Multiple Em for Motif Elicitation website (http://meme-suite.org/) was employed to recognize the conserved motifs of HP genes with p-value less than 1e−5 [64]. Gene Structure Display Server [65] for gene structure analysis. We used TBtools for graphical representation of conserved motifs, gene structure and chromosomal locations for each gene [66]. Gene duplications analysis was calculated with advanced Circos and multiple collinearity of duplicated gene was displayed with TBtools software to show their relationship with each other [66].

Promoter analysis and Expression profiling of HP Genes

2000 bp upstream nucleotide sequences of HP gene family members were acquired from the CottonFGD as promoters [67] and submitted to PlantCARE database (http://bioinformatics.psb.ugent.be/webtools/plantcare/html/) to find the Cis elements of related functions. RNA-seq data was accessed through Cotton Omics Database (http://cotton.zju.edu.cn/10) for expression profiling of GhHPs under different circumstances [17] following the construction of heat map and Cis-elements representation along the tree used TBtools.

qRT-PCR of GhHPs

Plant material for upland cotton verities “Zhong9807, ZhongJ0102, TM-1, ZhongH177, and ZhongS9612” were obtained from the parent lab (Institute of Cotton Research, CAAS, China). For qRT-PCR, based expression analysis seeds of G. hirsutum cv Zhong9807 (Salt tolerant), ZhongJ0102 (Salt sensitive), ZhongH177 (Drought tolerant) and ZhongS9612 (Drought sensitive) were grown in controlled condition (25 °C, 16 h/8 h day/night) and treated with 200 mM NaCl and 12% PEG along with zero treated plants at age of 4 weeks older with exception of only TM-1 seeds which were grown at 28 °C and ultimately samples were collected from roots, stem and leaves for extraction of total RNA. Similarly, samples were also taken after 1, 3, 6, 9, 12, 15, 18, 21, 27 days of flowering, fiber and stamen pistil and saved in liquid nitrogen following transfer into -80°C for future use and was reverse transcribed using PrimeScript™ kit. Using the Bio-Rad CFX96 fluorescence quantitative PCR platform with TB Green® Fast qPCR Mix, we performed the qRT-PCR analysis with 3 independent replications, and 2−ΔΔCT [68] system was used to measure the relative expressions of GhHP genes and GhUBQ7 (GenBank accession No.DQ116441) was used for internal references. Specific primers used for qRT-PCR of GhHPs were given in Table S1.

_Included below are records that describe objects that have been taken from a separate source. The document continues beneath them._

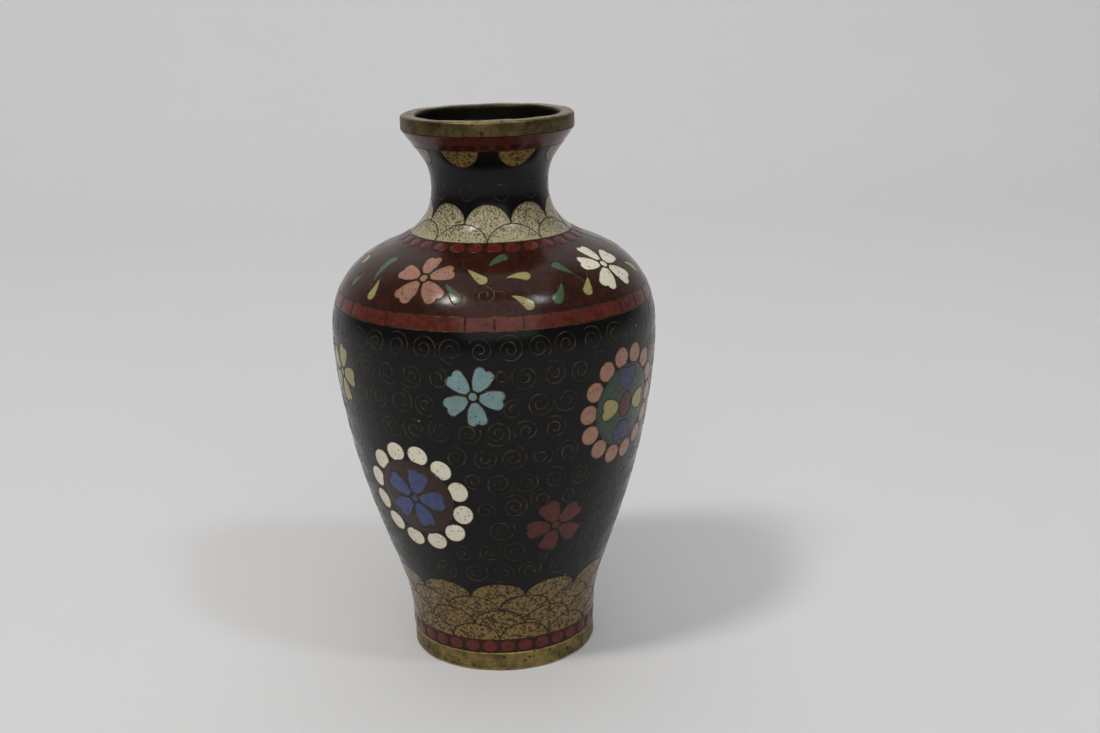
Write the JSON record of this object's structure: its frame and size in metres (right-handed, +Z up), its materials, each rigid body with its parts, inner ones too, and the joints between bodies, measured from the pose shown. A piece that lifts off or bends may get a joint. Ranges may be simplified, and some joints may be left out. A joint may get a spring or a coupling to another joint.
{
  "type": "cloisonne vase",
  "caption": "Small baluster vase of enamelled copper with a flared lip, brass rim and foot, and floral cloisonne cells outlined in wire.",
  "frame": {"origin": "middle of the flat ring that the vase stands on", "axes": "+Z up the vase's axis, from foot to rim; -Y is the side seen from the front"},
  "size_m": [0.053, 0.053, 0.09],
  "materials": {
    "copper": "dull, oxidised",
    "brass_mounts": "worn, patinated",
    "cloison_wire": "polished flush, darkened",
    "enamel_black": "polished, faintly pitted",
    "enamel_maroon": "polished, faintly pitted",
    "enamel_dark_red": "polished",
    "enamel_red": "polished",
    "enamel_ochre": "polished, speckled",
    "enamel_cream": "polished, speckled",
    "enamel_pink": "polished",
    "enamel_white": "polished",
    "enamel_green": "polished",
    "enamel_yellow": "polished",
    "enamel_turquoise": "polished",
    "enamel_brown": "polished",
    "enamel_blue": "polished",
    "enamel_deep_green": "polished",
    "enamel_purple": "polished",
    "enamel_lining": "glossy, uneven"
  },
  "bodies": {
    "root": {"copper_body": "copper", "base_plate": "copper", "foot_ring": "brass_mounts", "rim_ring": "brass_mounts", "base_enamel": "enamel_lining", "lining": "enamel_lining", "lip_enamel_red": "enamel_red", "lip_border_wire": "cloison_wire", "lip_drops_ochre": "enamel_ochre", "lip_drop_wires": "cloison_wire", "neck_dots": "enamel_black", "neck_dot_wires": "cloison_wire", "neck_enamel_black": "enamel_black", "collar_scales_upper": "enamel_cream", "collar_scales_lower": "enamel_cream", "collar_scale_wires": "cloison_wire", "collar_beads_red": "enamel_red", "collar_bead_wires": "cloison_wire", "shoulder_enamel_maroon": "enamel_maroon", "shoulder_flowers_pink": "enamel_pink", "shoulder_flowers_white": "enamel_white", "shoulder_leaves_green": "enamel_green", "shoulder_leaves_yellow": "enamel_yellow", "shoulder_wires": "cloison_wire", "band_tiles_red": "enamel_red", "band_wires": "cloison_wire", "medallion_petals_white": "enamel_white", "medallion_disc_brown": "enamel_brown", "medallion_flower_blue": "enamel_blue", "white_medallion_wires": "cloison_wire", "medallion_petals_pink": "enamel_pink", "medallion_disc_green": "enamel_deep_green", "medallion_caps_purple": "enamel_purple", "medallion_lobes_yellow": "enamel_yellow", "medallion_hearts_red": "enamel_red", "pink_medallion_wires": "cloison_wire", "foot_scales_ochre": "enamel_ochre", "foot_scale_wires": "cloison_wire", "body_flowers_turquoise": "enamel_turquoise", "body_flowers_red": "enamel_red", "body_flowers_yellow": "enamel_yellow", "body_flower_wires": "cloison_wire", "body_enamel_black": "enamel_black", "foot_beads_red": "enamel_red", "foot_bead_wires": "cloison_wire", "foot_enamel_dark_red": "enamel_dark_red"}
  },
  "joints": []
}
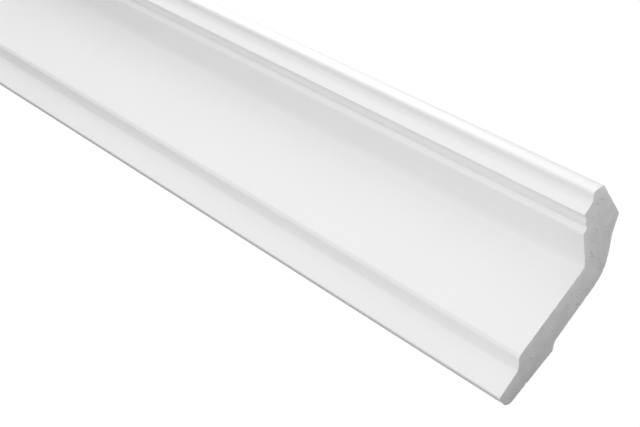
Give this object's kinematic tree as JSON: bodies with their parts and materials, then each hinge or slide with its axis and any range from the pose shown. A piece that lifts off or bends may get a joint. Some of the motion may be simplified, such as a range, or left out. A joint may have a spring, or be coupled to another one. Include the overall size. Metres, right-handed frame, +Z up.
{
  "type": "crown moulding length",
  "caption": "Straight length of foam crown moulding with a nosing, soffit fillets, a plain cove and a frieze band, solid in section, cut square at both ends.",
  "frame": {"origin": "middle of the flat pad at the back that bears on the wall, at mid-length", "axes": "+X along the length, +Y out of the back into the wall, +Z up to the ceiling; the moulded face looks to -Y and down"},
  "size_m": [0.6, 0.0575, 0.11],
  "materials": {
    "foam": "smooth satin white foam skin, fine open cells where it is cut"
  },
  "bodies": {
    "root": {"moulding": "foam"}
  },
  "joints": []
}
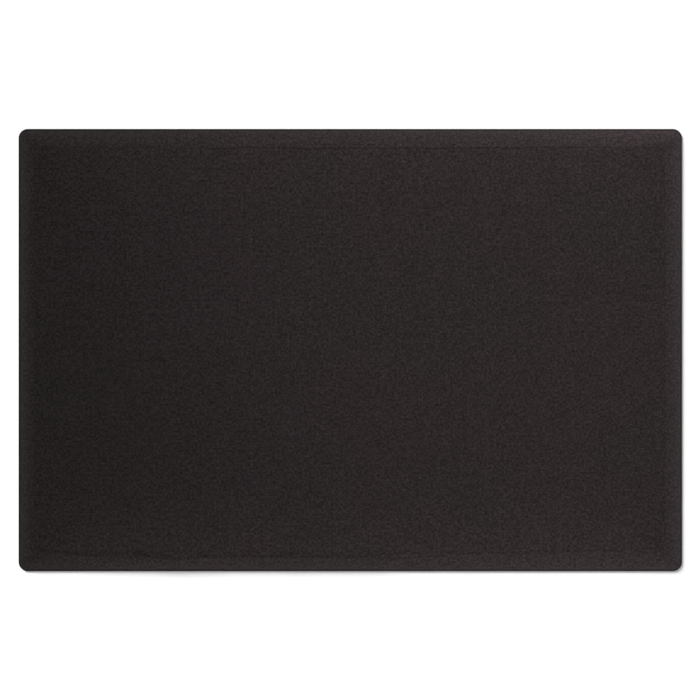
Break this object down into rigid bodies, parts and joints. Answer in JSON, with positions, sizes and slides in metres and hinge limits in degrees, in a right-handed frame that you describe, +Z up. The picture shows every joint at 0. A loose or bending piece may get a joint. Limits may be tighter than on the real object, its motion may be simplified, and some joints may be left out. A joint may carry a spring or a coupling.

PPI Network of HP Gene family on homologs basis

Using 0.4 threshold as a confidence level, we used the online database of the STRING (htps://string-db.org/) to investigate the interaction of HP proteins on the basis of Arabidopsis orthologues.

Vector construction of cotton VIGS system

322bp and 215bp sequences of GhHP23 and GhHP27 genes were amplified using cDNA from Zhong9807 of upland cotton and inserted into TRV plasmid vector by using a single step cloning kit (Vazyme biotech, China) to generate vector gene complexes for both genes TRV: GhHP23 and TRV: GhHP27. The empty vector TRV: 00 as a control. GV3101 strain of A. tumefaciens was used for transformation of constructs by electroporation method. For whole process of VIGS, we followed Wang et al. [60]. Gene specific primers were used for VIGS as given in Table S1.

Salt and drought tolerance for functional analysis of GhHP genes

Seedlings from Zhong9807 were grown in growth chamber under favorable conditions (25 °C, 16 h/8 h light/dark period). The efficacy of VIGS was verified by qRT-PCR analysis. The roots of both kind of plants from control group and plants with knockdown gene were watered with 400 mM NaCl up to 24 h with three replications and each replication consists of 15 plants. 20% PEG6000 as drought stress treatment uses the same methods and steps as described above.

Determination of salt and drought stress-related physiological parameters

The peroxidase (POD) activities of TRV: 00, TRV: GhHP27 and TRV: GhHP23 was measured by using POD kit (Solarbio, BC0170, Beijing, China) according to directions given in kit manual and catalase (CAT) activity was computed refer to the description of Zhang et al., [44].